Clients Who Went ‘All In’
Client “A”
One of Veris Wealth Partners’ newest clients is a woman in her early 70s who’s passionate about addressing climate change and protecting endangered species. She carved out an initial 25% (about $3 million) of her family foundation’s assets to invest for impact and plans to transition all the foundation’s assets to impact investments in the near future.
Most of the equity funds selected for the client are fossil fuel-free and several engage in high-profile shareholder advocacy focused on the sustainable sourcing of palm oil to protect original rain forest habitat. The client also holds a promissory note that helps female coffee and cocoa farmers in Africa and Latin America grow their crops sustainably with stable prices.
Clients “B” and “C”
A mother-daughter duo came to Veris Wealth after the daughter heard the firm’s chief investment officer speak at a philanthropy conference.

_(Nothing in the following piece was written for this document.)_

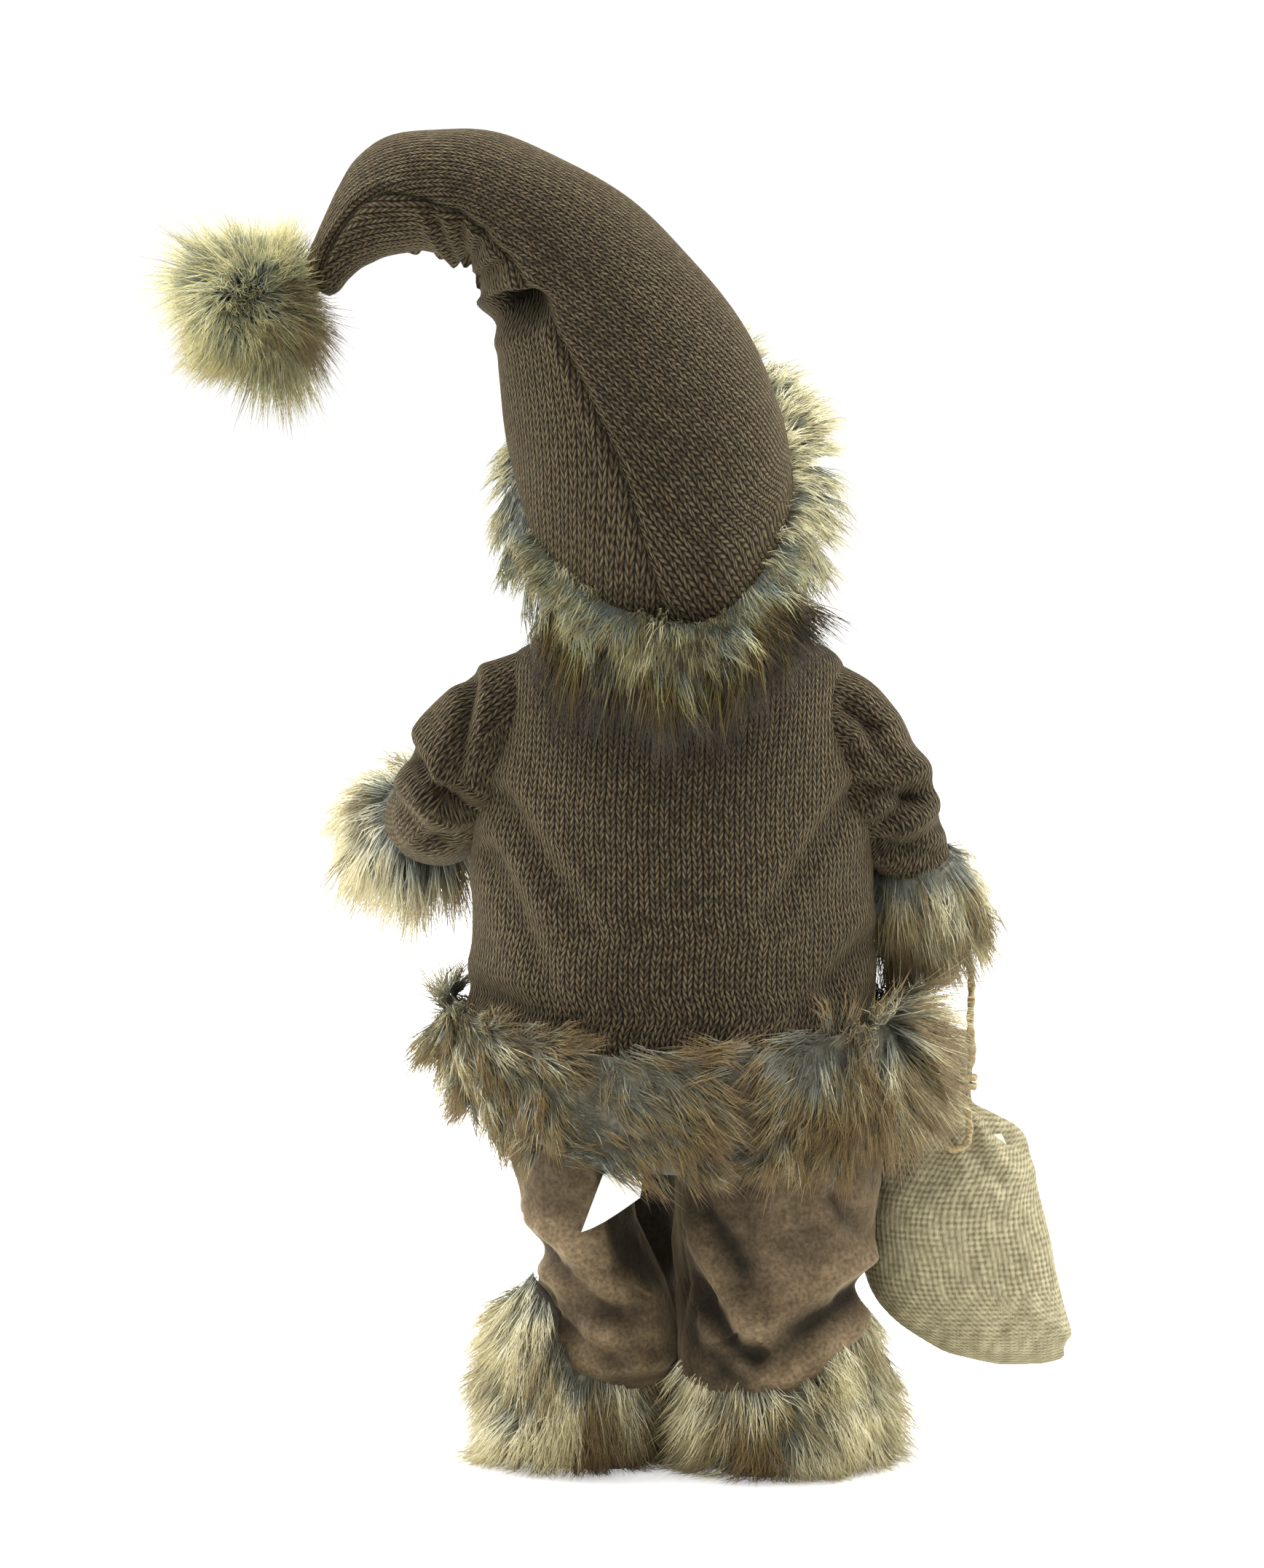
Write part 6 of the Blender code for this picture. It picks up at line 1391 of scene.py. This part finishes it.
# the thread's way from hole to hole over the dish
THREAD_ROUTE = np.array(((-0.0014, 0.0006, 0), (-0.0013, -0.0004, 0), (0, -0.0007, 0), (0.0013, -0.0004, 0),
                         (0.0014, 0.0006, 0)))
button_turns = circle(56)
button_thread = mottled("button_thread", "#2c2118", "#4a3a2a", 1500, rough=0.9)
for level in ("low", "middle", "high"):
    low_corner, high_corner = corners_of("coat_button_" + level)
    middle = (low_corner + high_corner) / 2
    back_y, thick = high_corner[1], high_corner[1] - low_corner[1]
    rows = curve_through(BUTTON_PROFILE, 4)
    rings = np.stack((middle[0] + BUTTON_RADIUS * rows[:, :1] * np.cos(button_turns),
                      back_y - thick * np.repeat(rows[:, 1:2], len(button_turns), axis=1),
                      middle[2] + BUTTON_RADIUS * rows[:, :1] * np.sin(button_turns)), axis=2)
    button = lofted("beech_button_" + level, rings, finish=beech)
    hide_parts("coat_button_" + level)
    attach(button, "doll")
    points = np.array((middle[0], back_y - thick * BUTTON_DISH, middle[2])) + THREAD_ROUTE
    thread = rope("button_thread_" + level, points, 0.0005, button_thread, (0, 0, 1), columns=10)
    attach(thread, "doll")

# Care label: a bare flap of white satin ribbon sewn in behind the hem, its end curling out
label_low, label_high = corners_of("care_label")
label_satin = mottled("white_satin_ribbon", "#e4e4df", "#f2f2ee", 1200, rough=0.42, rise=0.0001)
label_y = (label_low[1] + label_high[1]) / 2 + 0.002
# its corners: top left, top right, lower left, lower right
LABEL_CORNERS = np.array(((0.0085, label_y, 0.1245), (-0.0075, label_y, 0.1290),
                          (0.0168, label_y + 0.002, 0.1025), (-0.0055, label_y - 0.010, 0.1135)))
down = np.linspace(0, 1, 24)[:, None]
edge = circle(48)
across = (0.5 - 0.5 * np.sign(np.cos(edge)) * np.abs(np.cos(edge)) ** 0.4)[None]
thick = 0.00018 * np.sign(np.sin(edge)) * np.abs(np.sin(edge)) ** 0.5
corners = LABEL_CORNERS[:, None, None]
share_down, share_across = down[..., None], across[..., None]
label_top = (1 - share_across) * corners[0] + share_across * corners[1]
label_end = (1 - share_across) * corners[2] + share_across * corners[3]
label_rings = (1 - share_down) * label_top + share_down * label_end
curl = down * np.sin(math.pi * across)
label_rings += np.stack((0.0022 * curl, 0.0030 * curl + thick[None], -0.0020 * curl), axis=2)
label = lofted("satin_care_label", label_rings, finish=label_satin)
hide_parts("care_label")
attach(label, "doll")

# Hidden core: what stands inside the cloth keeps its CAD form, each part with its own material
calico = mottled("calico_stuffing_cover", "#cfc6b2", "#e2dac8", 1400, rough=0.95)
sand_cloth = mottled("sand_bag_cloth", "#a89b80", "#c6baa0", 1100, rough=0.95)
for names, finish in ((("left_leg_dowel", "right_leg_dowel", "neck_dowel", "hip_board", "neck_disc"), beech),
                      (("torso", "sack_filling"), calico), (("sand_bag",), sand_cloth),
                      (("hat_tail_wire",), wire_steel),
                      (("pompom_shank",), jute_twine)):
    for name in names:
        reclothe(name, finish)

low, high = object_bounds()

While the daughter initiated the conversation about impact investing, the mother entered into the conversation after the firm back-tested its proposals and demonstrated competitive financial results.
These clients are transitioning assets to the firm that will eventually be fully invested for impact. The 30-something daughter has already transferred all her personal and trust assets to the firm (about $5 million). The mother transitioned her $20 million family foundation at the end of December and plans to move her personal assets this year.

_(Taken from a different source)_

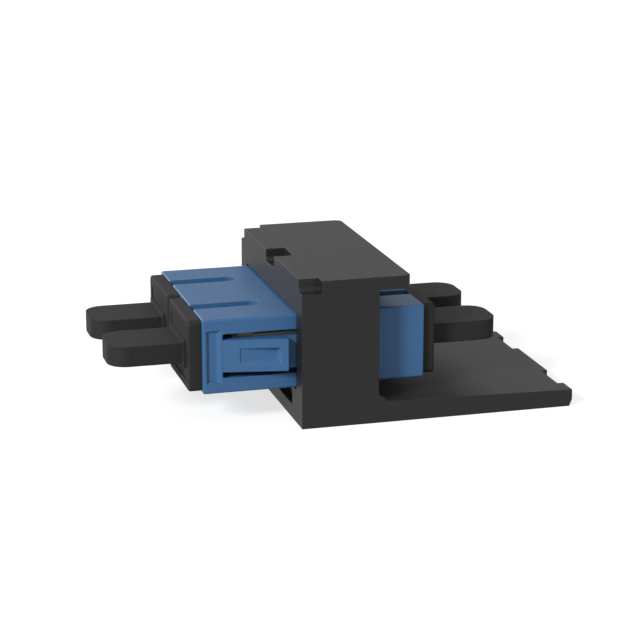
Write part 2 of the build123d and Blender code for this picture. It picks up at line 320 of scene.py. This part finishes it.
for name in nodes:
    if name.startswith("dust_cap"):
        finish_node(name, cap_plastic)
    elif name.startswith("adapter"):
        finish_node(name, adapter_plastic)
    elif name.startswith("sleeve_holder"):
        finish_node(name, holder_plastic)
    elif name.startswith("alignment_sleeve"):
        finish_node(name, sleeve_ceramic)
    else:
        finish_node(name, frame_plastic)


def build_camera():
    """The photograph's camera, which looks at the middle of the part from its front right."""
    forward = Vector(
        (
            math.sin(CAMERA_YAW) * math.cos(CAMERA_PITCH),
            math.cos(CAMERA_YAW) * math.cos(CAMERA_PITCH),
            -math.sin(CAMERA_PITCH),
        )
    )
    level_right = Vector((math.cos(CAMERA_YAW), -math.sin(CAMERA_YAW), 0.0))
    level_up = level_right.cross(forward)
    right = math.cos(CAMERA_ROLL) * level_right + math.sin(CAMERA_ROLL) * level_up
    up = -math.sin(CAMERA_ROLL) * level_right + math.cos(CAMERA_ROLL) * level_up
    data = bpy.data.cameras.new("photo_camera")
    data.sensor_width = SENSOR_WIDTH
    data.lens = FOCAL_PIXELS / PHOTO_PIXELS * SENSOR_WIDTH
    data.clip_start = CLIP_START
    data.clip_end = CLIP_END
    camera = bpy.data.objects.new("photo_camera", data)
    place = CAMERA_TARGET - forward * CAMERA_DISTANCE
    axes = Matrix((right, up, -forward)).transposed().to_4x4()
    camera.matrix_world = Matrix.Translation(place) @ axes
    bpy.context.scene.collection.objects.link(camera)
    bpy.context.scene.camera = camera


def area_lamp(name, azimuth, height, size, power):
    """A square soft box that faces the part, from so far round to the right of its front."""
    data = bpy.data.lights.new(name, "AREA")
    data.shape = "SQUARE"
    data.size = size
    data.energy = power
    lamp = bpy.data.objects.new(name, data)
    level = math.cos(math.radians(height))
    away = Vector(
        (
            -level * math.cos(math.radians(azimuth)),
            -level * math.sin(math.radians(azimuth)),
            math.sin(math.radians(height)),
        )
    )
    lamp.location = away * LAMP_DISTANCE
    lamp.rotation_euler = away.to_track_quat("Z", "Y").to_euler()
    bpy.context.scene.collection.objects.link(lamp)


def by_ray(tree, kind, others, chosen):
    """One shader for rays of the named kind and another for all the others."""
    ray = add(tree, "ShaderNodeLightPath").outputs[kind]
    return add(tree, "ShaderNodeMixShader", links={0: ray, 1: others, 2: chosen}).outputs[0]


def build_world():
    """White for the camera, a pale room for what the gloss mirrors, and a softer one for light."""
    world = bpy.data.worlds.new("studio")
    bpy.context.scene.world = world
    world.use_nodes = True
    tree = world.node_tree
    tree.nodes.clear()
    white, room, soft = (
        add(tree, "ShaderNodeBackground", {"Color": WHITE, "Strength": strength}).outputs[0]
        for strength in (1.0, MIRRORED_LIGHT, SKY_LIGHT)
    )
    lit = by_ray(tree, "Is Glossy Ray", soft, room)
    shown = by_ray(tree, "Is Camera Ray", lit, white)
    add(tree, "ShaderNodeOutputWorld", links={"Surface": shown})


def build_floor():
    """A pale floor that the camera sees white, with the part's soft shadow on it."""
    mesh = bmesh.new()
    bmesh.ops.create_grid(mesh, x_segments=1, y_segments=1, size=FLOOR_REACH)
    data = bpy.data.meshes.new("floor")
    mesh.to_mesh(data)
    mesh.free()
    floor = bpy.data.objects.new("floor", data)
    floor.location.z = -FLOOR_DROP
    bpy.context.scene.collection.objects.link(floor)
    material, tree = new_material("floor_painted_board")
    paint = add(tree, "ShaderNodeBsdfDiffuse", {"Color": linear(FLOOR_GREY)}).outputs[0]
    white, glow, room = (
        add(tree, "ShaderNodeEmission", {"Color": WHITE, "Strength": strength}).outputs[0]
        for strength in (1.0, FLOOR_GLOW, MIRRORED_LIGHT)
    )
    board = add(tree, "ShaderNodeAddShader", links={0: paint, 1: glow}).outputs[0]
    place = add(tree, "ShaderNodeTexCoord").outputs["Object"]
    shrunk = add(tree, "ShaderNodeMapping", {"Scale": [1 / FLOOR_FADE] * 3}, {"Vector": place})
    near = add(
        tree,
        "ShaderNodeTexGradient",
        links={"Vector": shrunk.outputs["Vector"]},
        gradient_type="SPHERICAL",
    )
    share = add(tree, "ShaderNodeMapRange", {"From Max": FADE_FROM}, {"Value": near.outputs["Fac"]})
    seen = add(
        tree,
        "ShaderNodeMixShader",
        links={0: share.outputs["Result"], 1: white, 2: board},
    ).outputs[0]
    lit = by_ray(tree, "Is Glossy Ray", paint, room)
    shown = by_ray(tree, "Is Camera Ray", lit, seen)
    add(tree, "ShaderNodeOutputMaterial", links={"Surface": shown})
    data.materials.append(material)


build_camera()
build_world()
build_floor()
area_lamp("key", KEY_AZIMUTH, KEY_HEIGHT, KEY_SIZE, KEY_POWER)
area_lamp("fill", FILL_AZIMUTH, FILL_HEIGHT, FILL_SIZE, FILL_POWER)

bpy.context.scene.view_settings.view_transform = "Standard"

In leaving a decades-long private banking relationship at a top-tier U.S. bank, the mother said a key motivator was the opportunity to increase the impact of the family’s philanthropy with investments consistent with their foundation’s mission of environmental conservation. To further the clients’ impact goals, the firm selected fund managers that invest in low-carbon and fossil fuel-free businesses, as well as in the promissory notes of a community development financial institution that stabilizes urban neighborhoods.